If HB No. 9342 is enacted, employers would be mandated to treat workers humanely, as Section 6 states that “employers and supervisors must, at all times, treat the BPO worker in a just and humane manner and ensure that all the rights and benefits of BPO workers are provided and accorded to them as mandated by the Labor Code.”
Section 8 also states that workers should be protected from understaffing or overloading by ensuring that the ratio of BPO workers to client quota or quantitative targets is reasonable.
Section 9, meanwhile, would require companies to regularize workers after the sixth month of completion of training or the maximum probationary training.

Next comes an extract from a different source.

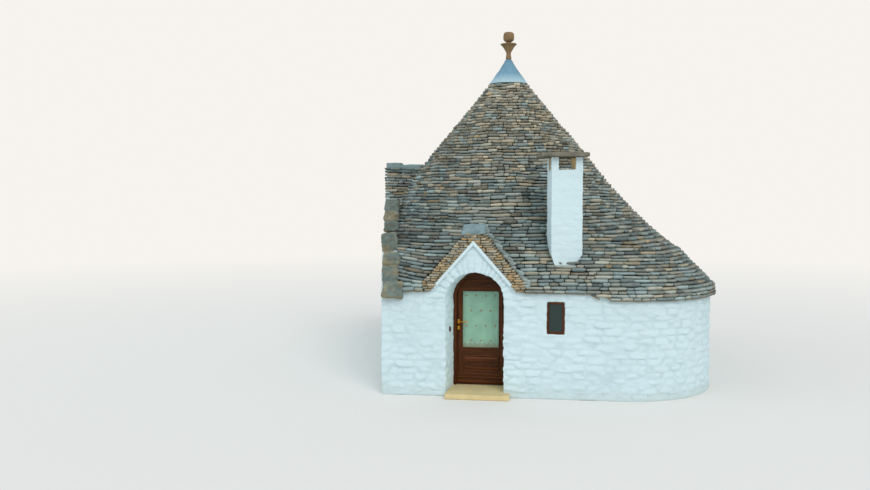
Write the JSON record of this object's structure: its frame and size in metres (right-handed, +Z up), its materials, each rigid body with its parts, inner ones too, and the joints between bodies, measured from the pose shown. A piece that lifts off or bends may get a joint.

Other sections of the bill tackle the following workplace issues:
- excessive company bond
- discrimination based on ethnicity, gender, sexual orientation, age, race, color, religion, politics, disability, status, pregnancy, physical characteristics or disability
- working hours and overtime work
- night shift differential
- leave and transportation benefits
- health insurance
- occupational safety
- security of tenure
“It is imperative to treat the BPO worker in a just and humane manner and ensure that all the rights and benefits of BPO workers are provided for and accorded to them as mandated by the Labor Code. Abusive language, physical violence, or any act which debases the dignity of a person shall not be used against the employee,” she said.
As of 2022, the BPO industry in the Philippines is believed to be contributing around $30 billion per year, with the IT-BPM Process Association of the Philippines (IBPAP) believing that the sector would be responsible for 8.5 percent of the country’s gross domestic product by 2028.